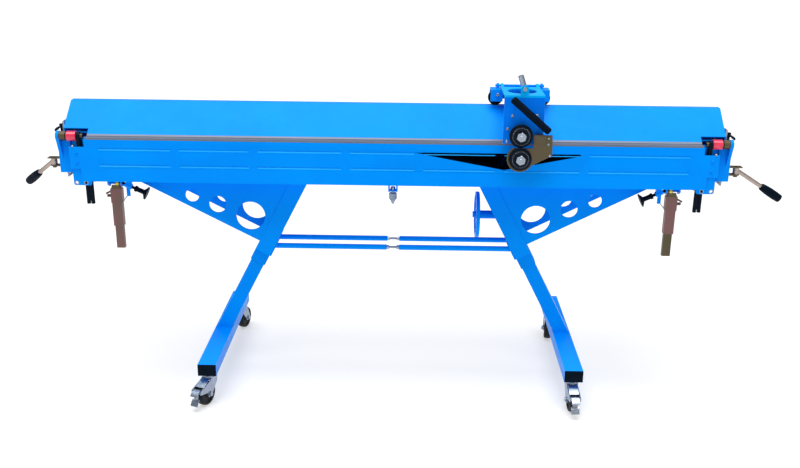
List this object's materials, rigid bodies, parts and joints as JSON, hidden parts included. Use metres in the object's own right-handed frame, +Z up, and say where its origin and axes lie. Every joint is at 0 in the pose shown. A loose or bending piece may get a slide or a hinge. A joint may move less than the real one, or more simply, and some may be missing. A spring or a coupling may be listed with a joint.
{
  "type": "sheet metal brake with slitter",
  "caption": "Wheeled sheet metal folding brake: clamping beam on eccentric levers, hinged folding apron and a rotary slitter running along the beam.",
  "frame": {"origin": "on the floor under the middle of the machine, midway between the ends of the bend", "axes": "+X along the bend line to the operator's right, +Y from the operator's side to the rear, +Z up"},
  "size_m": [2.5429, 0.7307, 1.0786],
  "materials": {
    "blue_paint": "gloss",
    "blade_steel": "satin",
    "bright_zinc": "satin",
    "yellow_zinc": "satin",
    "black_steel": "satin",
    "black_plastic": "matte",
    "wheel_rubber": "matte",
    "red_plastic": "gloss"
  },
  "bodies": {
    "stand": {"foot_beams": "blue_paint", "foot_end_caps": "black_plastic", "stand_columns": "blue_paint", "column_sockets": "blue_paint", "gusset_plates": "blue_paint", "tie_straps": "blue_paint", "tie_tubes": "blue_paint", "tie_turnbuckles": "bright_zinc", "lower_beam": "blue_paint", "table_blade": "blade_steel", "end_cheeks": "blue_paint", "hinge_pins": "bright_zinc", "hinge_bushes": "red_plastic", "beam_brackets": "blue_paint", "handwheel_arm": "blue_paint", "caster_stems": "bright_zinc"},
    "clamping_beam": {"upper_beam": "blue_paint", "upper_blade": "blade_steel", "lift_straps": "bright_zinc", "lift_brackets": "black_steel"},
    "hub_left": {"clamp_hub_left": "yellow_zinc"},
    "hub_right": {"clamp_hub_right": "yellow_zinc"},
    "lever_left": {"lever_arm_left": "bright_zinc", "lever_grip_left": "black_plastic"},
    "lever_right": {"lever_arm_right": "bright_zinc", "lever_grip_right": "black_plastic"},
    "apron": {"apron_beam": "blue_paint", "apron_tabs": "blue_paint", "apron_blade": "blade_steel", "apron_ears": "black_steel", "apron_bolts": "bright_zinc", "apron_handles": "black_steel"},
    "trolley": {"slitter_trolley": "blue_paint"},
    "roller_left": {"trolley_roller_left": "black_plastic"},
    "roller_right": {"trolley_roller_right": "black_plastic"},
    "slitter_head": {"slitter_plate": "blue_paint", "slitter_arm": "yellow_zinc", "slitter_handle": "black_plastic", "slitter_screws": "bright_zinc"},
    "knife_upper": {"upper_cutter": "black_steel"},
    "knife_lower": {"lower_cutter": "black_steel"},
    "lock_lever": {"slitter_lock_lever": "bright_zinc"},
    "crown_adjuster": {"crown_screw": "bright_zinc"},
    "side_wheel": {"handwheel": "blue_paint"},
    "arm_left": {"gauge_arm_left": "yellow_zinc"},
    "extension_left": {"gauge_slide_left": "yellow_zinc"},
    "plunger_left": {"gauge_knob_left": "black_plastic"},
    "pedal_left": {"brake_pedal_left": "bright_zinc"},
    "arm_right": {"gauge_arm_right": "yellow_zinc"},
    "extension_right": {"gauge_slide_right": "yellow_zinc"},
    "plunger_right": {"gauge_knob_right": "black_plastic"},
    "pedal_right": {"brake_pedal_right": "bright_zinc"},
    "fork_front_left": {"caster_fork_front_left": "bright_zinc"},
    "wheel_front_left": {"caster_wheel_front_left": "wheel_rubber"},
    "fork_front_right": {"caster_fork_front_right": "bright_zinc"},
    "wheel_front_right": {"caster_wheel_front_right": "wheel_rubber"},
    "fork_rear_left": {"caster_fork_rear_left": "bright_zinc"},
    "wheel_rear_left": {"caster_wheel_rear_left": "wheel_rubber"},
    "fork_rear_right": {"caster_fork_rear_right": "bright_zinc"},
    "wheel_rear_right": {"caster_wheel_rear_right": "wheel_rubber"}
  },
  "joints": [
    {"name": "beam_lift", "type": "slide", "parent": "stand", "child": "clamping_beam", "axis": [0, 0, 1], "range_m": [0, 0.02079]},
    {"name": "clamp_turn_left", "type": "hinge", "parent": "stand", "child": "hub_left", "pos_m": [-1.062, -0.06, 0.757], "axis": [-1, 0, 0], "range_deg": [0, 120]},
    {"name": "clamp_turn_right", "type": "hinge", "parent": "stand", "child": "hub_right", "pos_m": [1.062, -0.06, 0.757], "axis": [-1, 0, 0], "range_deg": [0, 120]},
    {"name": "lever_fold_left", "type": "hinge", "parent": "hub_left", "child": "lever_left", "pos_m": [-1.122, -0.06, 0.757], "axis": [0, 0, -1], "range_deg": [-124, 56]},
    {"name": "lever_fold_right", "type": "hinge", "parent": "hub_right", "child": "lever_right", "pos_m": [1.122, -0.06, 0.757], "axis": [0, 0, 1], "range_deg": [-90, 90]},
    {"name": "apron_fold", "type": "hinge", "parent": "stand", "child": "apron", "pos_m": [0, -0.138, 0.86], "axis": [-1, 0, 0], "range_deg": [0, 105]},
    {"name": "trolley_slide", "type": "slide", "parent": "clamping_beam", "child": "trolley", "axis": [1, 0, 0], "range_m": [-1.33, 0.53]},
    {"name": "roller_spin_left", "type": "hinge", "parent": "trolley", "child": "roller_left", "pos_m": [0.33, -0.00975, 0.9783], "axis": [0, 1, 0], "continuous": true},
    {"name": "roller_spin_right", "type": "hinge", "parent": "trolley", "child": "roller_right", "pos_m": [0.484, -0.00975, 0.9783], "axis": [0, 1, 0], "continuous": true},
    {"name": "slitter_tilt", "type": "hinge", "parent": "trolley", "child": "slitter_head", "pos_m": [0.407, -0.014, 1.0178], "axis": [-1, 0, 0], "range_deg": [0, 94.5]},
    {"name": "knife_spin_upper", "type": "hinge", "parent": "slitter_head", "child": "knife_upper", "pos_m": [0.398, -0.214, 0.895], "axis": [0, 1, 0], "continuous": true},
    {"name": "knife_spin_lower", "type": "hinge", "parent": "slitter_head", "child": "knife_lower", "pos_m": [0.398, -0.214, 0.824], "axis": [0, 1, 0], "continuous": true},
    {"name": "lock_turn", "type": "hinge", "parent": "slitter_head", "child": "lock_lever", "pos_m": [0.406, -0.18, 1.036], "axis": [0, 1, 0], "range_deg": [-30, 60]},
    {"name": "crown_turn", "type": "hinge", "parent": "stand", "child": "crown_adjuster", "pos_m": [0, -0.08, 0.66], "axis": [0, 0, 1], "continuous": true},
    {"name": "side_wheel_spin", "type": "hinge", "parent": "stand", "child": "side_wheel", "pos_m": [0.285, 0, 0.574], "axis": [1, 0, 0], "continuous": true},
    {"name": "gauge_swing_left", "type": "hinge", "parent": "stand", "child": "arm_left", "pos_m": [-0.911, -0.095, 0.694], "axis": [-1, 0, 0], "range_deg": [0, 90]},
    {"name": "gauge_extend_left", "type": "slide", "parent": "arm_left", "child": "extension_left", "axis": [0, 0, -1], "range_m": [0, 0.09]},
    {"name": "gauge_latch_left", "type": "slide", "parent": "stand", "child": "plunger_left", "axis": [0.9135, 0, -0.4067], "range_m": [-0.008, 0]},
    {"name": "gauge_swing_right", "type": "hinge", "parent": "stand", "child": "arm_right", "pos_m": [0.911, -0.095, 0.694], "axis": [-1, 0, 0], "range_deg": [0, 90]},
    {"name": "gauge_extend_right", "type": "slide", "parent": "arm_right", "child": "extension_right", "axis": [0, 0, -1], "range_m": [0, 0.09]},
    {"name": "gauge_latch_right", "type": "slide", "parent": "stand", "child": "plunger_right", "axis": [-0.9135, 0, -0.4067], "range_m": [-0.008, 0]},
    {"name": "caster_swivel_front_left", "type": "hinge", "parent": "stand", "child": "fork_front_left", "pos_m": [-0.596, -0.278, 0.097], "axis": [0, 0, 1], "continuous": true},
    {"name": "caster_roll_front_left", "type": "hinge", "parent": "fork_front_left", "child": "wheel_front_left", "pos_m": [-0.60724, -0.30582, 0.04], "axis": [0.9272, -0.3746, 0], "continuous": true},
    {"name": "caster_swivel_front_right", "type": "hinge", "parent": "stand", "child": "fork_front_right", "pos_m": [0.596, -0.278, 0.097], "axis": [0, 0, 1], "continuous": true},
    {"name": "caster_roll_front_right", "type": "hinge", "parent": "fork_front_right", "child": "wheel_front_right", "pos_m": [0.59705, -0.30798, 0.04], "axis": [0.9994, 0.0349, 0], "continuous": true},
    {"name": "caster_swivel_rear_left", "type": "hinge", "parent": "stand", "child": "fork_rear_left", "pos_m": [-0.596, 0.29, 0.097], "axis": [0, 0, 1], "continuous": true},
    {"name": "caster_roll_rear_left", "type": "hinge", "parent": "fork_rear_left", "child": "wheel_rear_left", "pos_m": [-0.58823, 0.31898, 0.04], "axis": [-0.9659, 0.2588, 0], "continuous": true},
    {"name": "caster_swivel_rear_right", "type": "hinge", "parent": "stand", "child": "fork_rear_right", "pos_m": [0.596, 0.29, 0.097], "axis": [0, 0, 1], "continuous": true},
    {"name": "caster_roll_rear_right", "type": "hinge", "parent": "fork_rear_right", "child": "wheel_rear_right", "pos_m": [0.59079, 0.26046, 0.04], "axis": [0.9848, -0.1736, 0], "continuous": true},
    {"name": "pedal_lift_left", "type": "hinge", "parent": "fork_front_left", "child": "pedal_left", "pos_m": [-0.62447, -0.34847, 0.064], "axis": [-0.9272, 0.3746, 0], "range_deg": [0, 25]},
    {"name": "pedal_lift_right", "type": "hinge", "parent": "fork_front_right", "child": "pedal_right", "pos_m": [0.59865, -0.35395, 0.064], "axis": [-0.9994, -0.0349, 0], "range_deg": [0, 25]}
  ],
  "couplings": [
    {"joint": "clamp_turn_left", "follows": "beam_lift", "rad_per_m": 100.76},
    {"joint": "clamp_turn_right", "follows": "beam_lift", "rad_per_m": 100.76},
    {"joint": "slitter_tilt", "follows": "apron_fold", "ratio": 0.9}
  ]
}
☆ ☆ ☆
▸ Problem: Whenever "frame" turns up in a line, pick that line out.

▸ Final result:
List this object's materials, rigid bodies, parts and joints as JSON, hidden parts included. Use metres in the object's own right-handed frame, +Z up, and say where its origin and axes lie. Every joint is at 0 in the pose shown. A loose or bending piece may get a slide or a hinge. A joint may move less than the real one, or more simply, and some may be missing. A spring or a coupling may be listed with a joint.
  "frame": {"origin": "on the floor under the middle of the machine, midway between the ends of the bend", "axes": "+X along the bend line to the operator's right, +Y from the operator's side to the rear, +Z up"},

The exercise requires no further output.